--- TASK INPUT ---
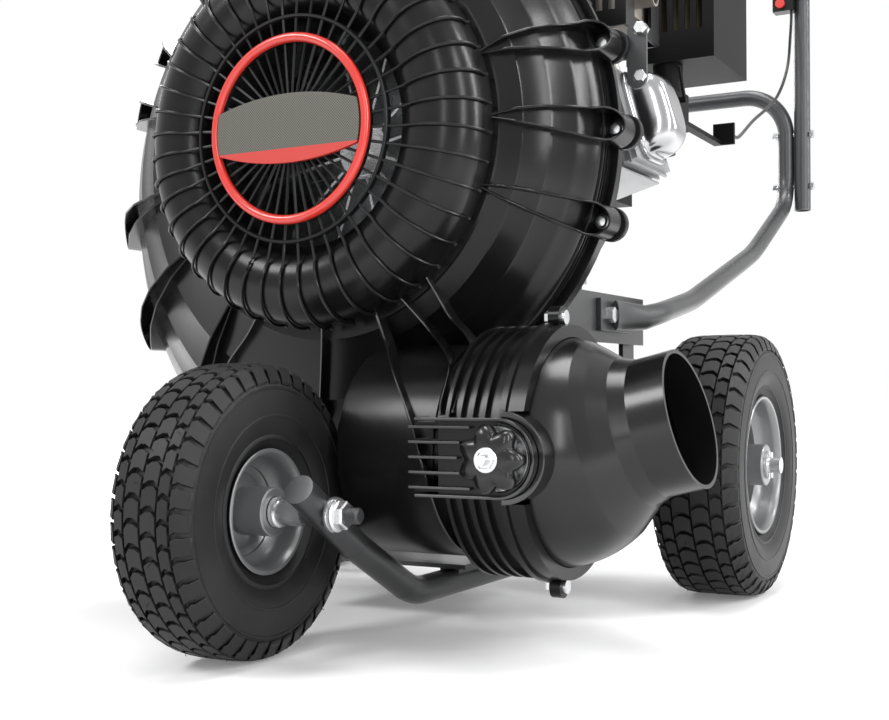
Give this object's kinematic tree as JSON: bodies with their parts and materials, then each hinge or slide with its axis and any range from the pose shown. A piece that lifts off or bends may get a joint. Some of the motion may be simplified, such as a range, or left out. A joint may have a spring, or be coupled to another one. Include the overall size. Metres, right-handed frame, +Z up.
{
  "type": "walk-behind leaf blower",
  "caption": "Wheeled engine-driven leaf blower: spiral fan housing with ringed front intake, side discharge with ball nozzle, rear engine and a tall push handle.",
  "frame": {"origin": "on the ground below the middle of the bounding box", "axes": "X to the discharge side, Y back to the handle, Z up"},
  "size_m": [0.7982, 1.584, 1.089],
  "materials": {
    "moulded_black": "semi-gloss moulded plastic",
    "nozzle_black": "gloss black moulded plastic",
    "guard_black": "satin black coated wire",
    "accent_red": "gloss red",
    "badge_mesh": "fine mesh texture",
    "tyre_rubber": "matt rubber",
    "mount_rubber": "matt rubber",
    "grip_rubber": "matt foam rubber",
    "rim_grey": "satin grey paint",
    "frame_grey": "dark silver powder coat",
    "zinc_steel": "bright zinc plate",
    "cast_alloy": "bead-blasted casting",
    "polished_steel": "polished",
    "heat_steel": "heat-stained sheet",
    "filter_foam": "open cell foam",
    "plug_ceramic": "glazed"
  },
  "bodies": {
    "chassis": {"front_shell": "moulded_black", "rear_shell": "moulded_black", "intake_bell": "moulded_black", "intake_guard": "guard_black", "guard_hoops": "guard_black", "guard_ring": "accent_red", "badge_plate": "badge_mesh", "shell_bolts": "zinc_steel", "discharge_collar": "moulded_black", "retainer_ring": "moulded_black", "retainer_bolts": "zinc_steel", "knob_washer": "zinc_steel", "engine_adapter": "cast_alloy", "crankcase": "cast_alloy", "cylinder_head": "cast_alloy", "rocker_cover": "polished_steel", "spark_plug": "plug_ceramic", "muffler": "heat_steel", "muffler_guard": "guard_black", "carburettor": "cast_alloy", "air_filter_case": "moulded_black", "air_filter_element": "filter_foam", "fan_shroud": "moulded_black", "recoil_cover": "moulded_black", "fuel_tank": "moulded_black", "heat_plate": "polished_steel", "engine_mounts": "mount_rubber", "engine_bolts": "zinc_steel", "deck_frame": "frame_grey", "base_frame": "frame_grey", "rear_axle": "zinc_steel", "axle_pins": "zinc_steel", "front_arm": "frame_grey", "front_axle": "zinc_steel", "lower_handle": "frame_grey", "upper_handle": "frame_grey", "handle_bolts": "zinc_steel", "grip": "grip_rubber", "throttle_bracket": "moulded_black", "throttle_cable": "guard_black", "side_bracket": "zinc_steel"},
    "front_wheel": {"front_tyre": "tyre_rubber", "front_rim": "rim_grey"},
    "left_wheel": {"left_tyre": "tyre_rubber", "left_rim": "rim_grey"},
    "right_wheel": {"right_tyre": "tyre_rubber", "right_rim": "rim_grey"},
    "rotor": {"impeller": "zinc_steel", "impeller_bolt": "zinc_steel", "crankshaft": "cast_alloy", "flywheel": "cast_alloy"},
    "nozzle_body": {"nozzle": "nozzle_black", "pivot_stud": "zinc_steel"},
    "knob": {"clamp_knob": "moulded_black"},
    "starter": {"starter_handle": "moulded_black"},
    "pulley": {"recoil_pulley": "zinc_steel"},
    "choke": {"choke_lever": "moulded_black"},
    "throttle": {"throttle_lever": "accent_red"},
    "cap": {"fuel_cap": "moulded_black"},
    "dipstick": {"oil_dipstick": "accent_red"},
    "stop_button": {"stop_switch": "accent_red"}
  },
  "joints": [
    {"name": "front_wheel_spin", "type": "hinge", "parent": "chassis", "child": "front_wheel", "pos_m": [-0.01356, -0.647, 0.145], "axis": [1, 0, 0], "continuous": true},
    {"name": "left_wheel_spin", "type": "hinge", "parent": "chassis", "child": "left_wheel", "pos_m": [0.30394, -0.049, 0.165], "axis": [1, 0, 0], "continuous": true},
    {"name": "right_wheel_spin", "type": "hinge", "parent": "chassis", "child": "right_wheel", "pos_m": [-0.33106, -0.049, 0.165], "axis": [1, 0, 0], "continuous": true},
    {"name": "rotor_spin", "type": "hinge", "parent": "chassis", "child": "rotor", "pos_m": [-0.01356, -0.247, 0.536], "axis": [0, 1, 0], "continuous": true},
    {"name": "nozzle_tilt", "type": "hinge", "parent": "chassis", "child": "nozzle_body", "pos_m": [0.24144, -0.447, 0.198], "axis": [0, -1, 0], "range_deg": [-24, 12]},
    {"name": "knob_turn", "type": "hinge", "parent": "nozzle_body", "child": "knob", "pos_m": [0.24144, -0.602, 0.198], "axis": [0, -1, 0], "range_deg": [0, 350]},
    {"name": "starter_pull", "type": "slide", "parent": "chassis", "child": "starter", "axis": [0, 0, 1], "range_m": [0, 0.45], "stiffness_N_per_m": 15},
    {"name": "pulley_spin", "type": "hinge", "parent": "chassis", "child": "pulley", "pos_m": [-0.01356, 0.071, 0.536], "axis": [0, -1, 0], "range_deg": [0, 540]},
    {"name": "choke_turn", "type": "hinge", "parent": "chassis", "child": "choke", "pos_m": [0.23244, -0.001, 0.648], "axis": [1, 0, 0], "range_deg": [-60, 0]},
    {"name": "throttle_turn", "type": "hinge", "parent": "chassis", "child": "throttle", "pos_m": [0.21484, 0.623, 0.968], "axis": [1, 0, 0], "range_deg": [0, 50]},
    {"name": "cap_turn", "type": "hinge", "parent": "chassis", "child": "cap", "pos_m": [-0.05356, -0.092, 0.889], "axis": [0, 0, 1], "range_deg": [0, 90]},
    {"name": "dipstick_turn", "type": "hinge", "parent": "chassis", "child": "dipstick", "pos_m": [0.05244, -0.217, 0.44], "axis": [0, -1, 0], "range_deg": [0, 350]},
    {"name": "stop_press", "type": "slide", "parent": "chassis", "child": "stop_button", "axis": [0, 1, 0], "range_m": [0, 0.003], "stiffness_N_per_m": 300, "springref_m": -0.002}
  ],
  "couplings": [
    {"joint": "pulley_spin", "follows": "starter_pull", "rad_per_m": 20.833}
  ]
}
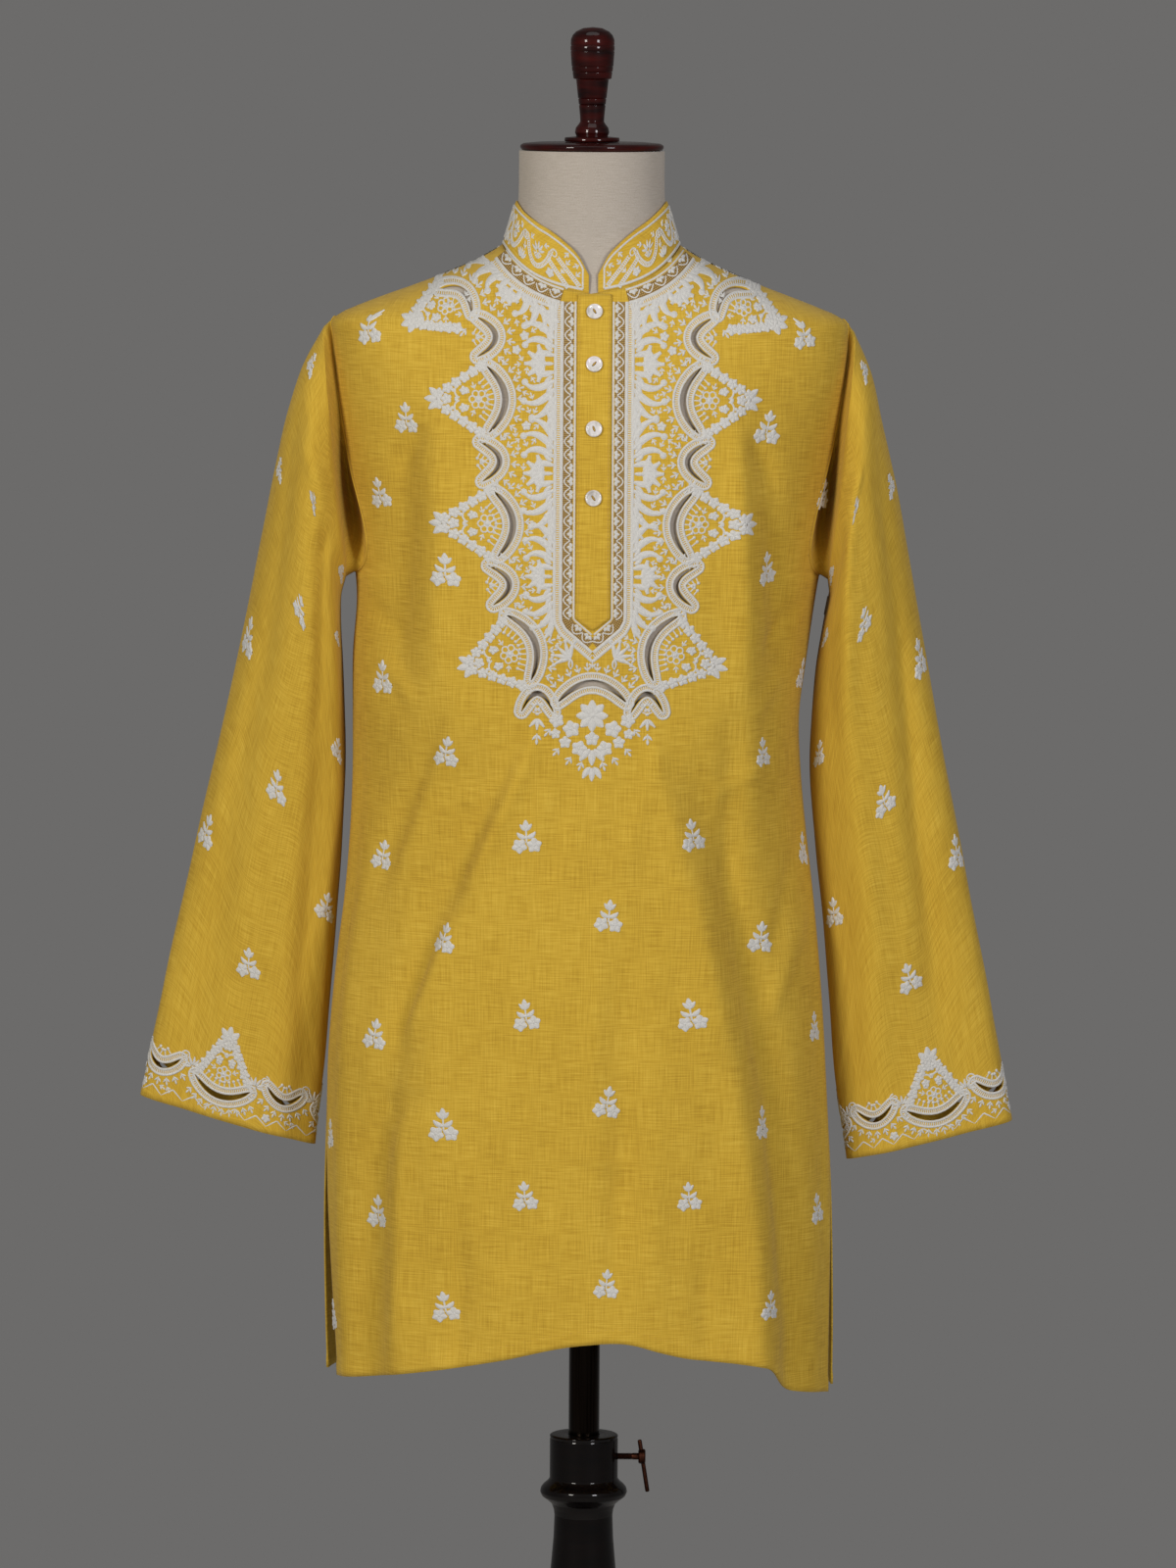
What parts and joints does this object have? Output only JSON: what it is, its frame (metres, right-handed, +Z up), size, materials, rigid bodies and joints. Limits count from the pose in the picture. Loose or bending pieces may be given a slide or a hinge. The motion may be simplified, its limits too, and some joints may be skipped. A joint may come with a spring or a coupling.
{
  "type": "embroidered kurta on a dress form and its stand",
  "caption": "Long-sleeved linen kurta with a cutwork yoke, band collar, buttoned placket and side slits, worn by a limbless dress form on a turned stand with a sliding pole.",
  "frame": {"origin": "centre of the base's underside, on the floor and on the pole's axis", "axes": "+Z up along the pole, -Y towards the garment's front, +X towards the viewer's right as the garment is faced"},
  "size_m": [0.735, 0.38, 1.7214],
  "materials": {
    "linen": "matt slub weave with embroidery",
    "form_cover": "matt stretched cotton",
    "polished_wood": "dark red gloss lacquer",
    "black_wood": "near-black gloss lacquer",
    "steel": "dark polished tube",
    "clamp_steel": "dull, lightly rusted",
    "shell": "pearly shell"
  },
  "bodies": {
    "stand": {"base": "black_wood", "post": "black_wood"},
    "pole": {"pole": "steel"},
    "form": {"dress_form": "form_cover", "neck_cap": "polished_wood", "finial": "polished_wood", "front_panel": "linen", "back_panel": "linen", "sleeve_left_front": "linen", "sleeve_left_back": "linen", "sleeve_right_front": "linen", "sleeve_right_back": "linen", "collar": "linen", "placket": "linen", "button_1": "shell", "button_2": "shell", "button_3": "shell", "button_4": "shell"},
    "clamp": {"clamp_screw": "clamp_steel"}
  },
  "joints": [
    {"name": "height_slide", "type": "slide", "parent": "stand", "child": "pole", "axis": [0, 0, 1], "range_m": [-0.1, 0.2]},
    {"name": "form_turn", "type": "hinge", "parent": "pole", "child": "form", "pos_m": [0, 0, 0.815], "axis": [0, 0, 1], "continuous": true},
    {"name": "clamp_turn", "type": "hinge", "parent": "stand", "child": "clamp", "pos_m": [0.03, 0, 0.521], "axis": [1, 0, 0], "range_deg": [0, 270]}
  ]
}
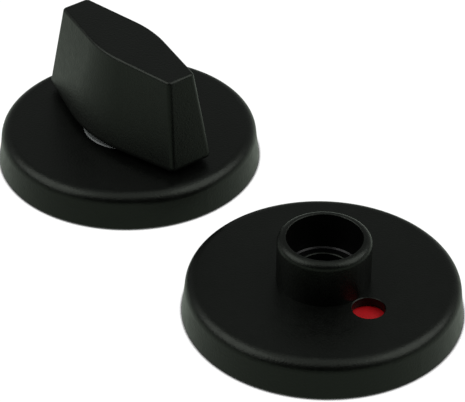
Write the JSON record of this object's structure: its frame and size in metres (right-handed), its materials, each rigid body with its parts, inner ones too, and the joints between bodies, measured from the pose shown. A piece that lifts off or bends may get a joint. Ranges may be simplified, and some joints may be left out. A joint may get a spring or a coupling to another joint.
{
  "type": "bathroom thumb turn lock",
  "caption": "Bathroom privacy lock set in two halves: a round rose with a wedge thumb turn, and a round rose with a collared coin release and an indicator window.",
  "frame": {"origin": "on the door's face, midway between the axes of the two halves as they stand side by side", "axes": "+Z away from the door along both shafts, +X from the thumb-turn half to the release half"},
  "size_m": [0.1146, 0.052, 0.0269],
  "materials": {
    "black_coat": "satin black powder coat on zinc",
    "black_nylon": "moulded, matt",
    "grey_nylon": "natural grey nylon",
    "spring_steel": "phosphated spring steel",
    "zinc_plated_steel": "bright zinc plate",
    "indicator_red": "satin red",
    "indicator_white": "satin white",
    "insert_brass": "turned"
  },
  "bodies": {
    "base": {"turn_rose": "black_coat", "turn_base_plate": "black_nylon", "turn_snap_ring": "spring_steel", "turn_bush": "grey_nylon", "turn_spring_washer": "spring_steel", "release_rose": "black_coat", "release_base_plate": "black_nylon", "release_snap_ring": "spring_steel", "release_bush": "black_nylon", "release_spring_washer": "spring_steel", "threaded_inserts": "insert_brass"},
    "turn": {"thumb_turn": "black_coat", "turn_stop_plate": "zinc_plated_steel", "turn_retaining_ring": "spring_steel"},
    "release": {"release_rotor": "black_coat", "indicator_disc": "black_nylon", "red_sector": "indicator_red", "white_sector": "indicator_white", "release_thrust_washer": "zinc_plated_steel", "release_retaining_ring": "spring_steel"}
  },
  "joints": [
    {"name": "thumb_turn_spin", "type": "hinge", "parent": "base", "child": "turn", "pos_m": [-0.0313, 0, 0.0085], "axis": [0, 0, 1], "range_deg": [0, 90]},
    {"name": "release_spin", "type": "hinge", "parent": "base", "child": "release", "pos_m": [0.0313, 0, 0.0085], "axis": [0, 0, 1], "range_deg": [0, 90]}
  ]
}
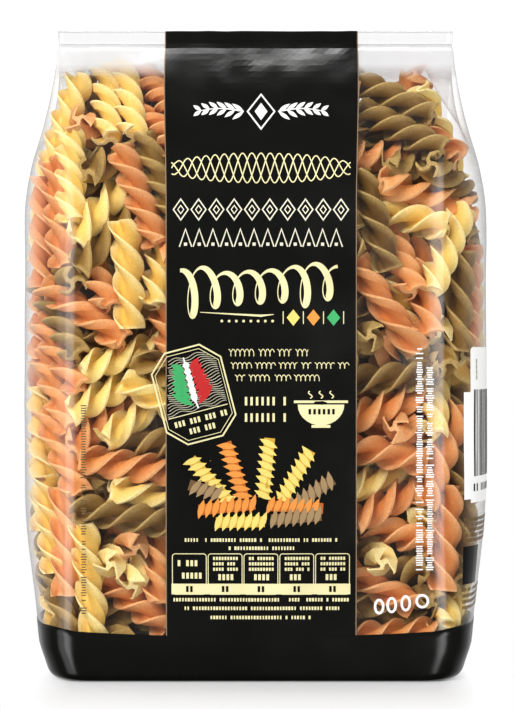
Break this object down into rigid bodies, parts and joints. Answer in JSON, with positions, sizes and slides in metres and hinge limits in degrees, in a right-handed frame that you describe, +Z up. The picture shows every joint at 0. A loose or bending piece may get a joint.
---
**TASK PROMPT**: Reply with nothing but a number: how many lines of the entries above contain the string "shown"?

**PROBLEM SOLUTION**: 2